Herzog’s associates stressed yesterday that no agreement has been reached. “There aren’t even negotiations,” said one. “There is sporadic contact, but no breakthrough.”

Herzog, he added, will join the government “only if it becomes clear that the country’s situation would be better” if he did.

Most of the MKs Herzog has met with over the past few days have said they oppose joining on the current terms. Shelly Yacimovich, a former Labor Party leader, and Tzipi Livni, who heads the Zionist Union’s Hatnuah faction, both said they wouldn’t join the government. Livni said she would withdraw her party from the Zionist Union if Herzog did so.

Under the pre-election agreement between Livni and Herzog, any decision to join the coalition is supposed to be approved by both of them.

On Tuesday, Livni sent a letter to her supporters in which she reiterated her opposition to joining the government. “We have a historic task at this time to fight for Israel’s values against the racism and hatred that are rearing their heads in the absence of leadership,” she wrote. “We must now unite in a large camp that will restore hope to Israel.”

Herzog’s weeks of agonizing over whether to join the government have badly undermined his party colleagues’ faith in him. “He’s a dead horse,” one said on Tuesday. “This latest move has turned him into a leader without a party. He has no idea what fire he’ll come under at the next faction meeting.”

MK Miki Rosenthal (Labor), a vocal opponent of joining the government, assailed Herzog in similar terms on his Facebook page. “Herzog’s holding a fire sale,” he wrote. “He’s willing to crawl into Netanyahu’s government almost unconditionally.”
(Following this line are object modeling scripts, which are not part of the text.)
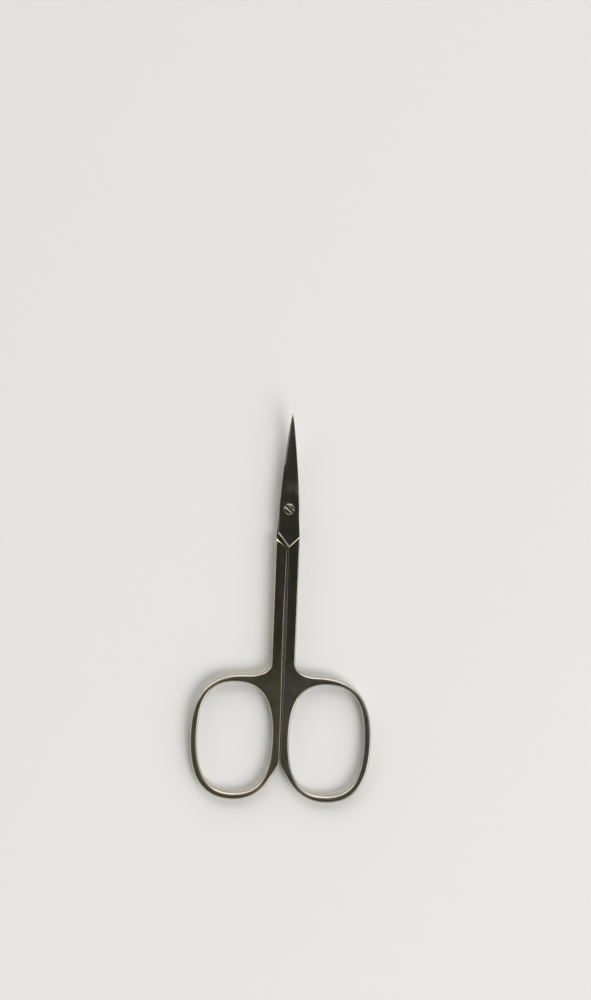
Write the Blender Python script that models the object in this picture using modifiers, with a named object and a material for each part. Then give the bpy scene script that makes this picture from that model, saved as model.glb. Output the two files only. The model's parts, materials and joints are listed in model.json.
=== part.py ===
"""Curved cuticle scissors, closed and lying flat, with the blade tips curving up.

Two crossed halves turn on one slotted pivot screw. Each half is laid out from the
pivot axis, with the tips towards +Y and the bows towards -Y. The front half is the
upper one: its bow is at +X and its blade has its spine at -X. The rear half is the
lower one, with the same outline mirrored. Lengths are in metres and +Z is up.
"""

import math

import bmesh
import bpy
import numpy as np
from mathutils import Matrix

# Reaches along the tool, from the pivot axis
TIP_REACH = 0.0218
BOW_REACH = 0.0671
SHANK_BOW = 0.0270
SHANK_START = 0.0090
VEE_TIP = 0.00875
VEE_SIDE = 0.0057
SHOULDER_TIP = 0.0094
SHOULDER_SIDE = 0.0065
PLATE_END = 0.0018

# Lengths of the bow, up from its end, and of the fillet that joins it to the shank
BOW_LENGTH = 0.02875
BOW_LOWER_LENGTH = 0.0143
PARTING_LENGTH = 0.0089
MEETING_LENGTH = 0.0171
FILLET_LENGTH = 0.00285

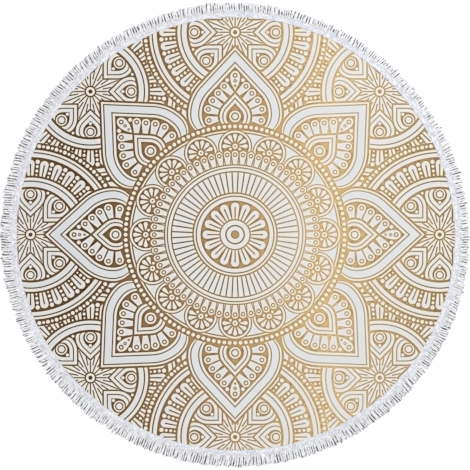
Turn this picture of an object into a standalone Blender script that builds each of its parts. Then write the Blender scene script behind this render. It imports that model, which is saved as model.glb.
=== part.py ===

“The legitimacy he’s given Netanyahu’s government has to a large extent undermined our ability to criticize it in the future,” Rosenthal added. “Who will believe us?”

Only one Zionist Union MK, Eitan Broshi, has publicly expressed willingness to join the government, and at least 14 (including all five Hatnuah MKs) are adamantly opposed.

Likud sources confirmed that the offer to Herzog remains unchanged: Zionist Union would get seven or eight ministerial posts, three deputy ministers and three Knesset committee chairmanships.

But Labor is also demanding progress in the peace process, a reduction in Habayit Hayehudi’s power and various socioeconomic measures. A Labor source said Netanyahu hasn’t been sufficiently forthcoming on these issues.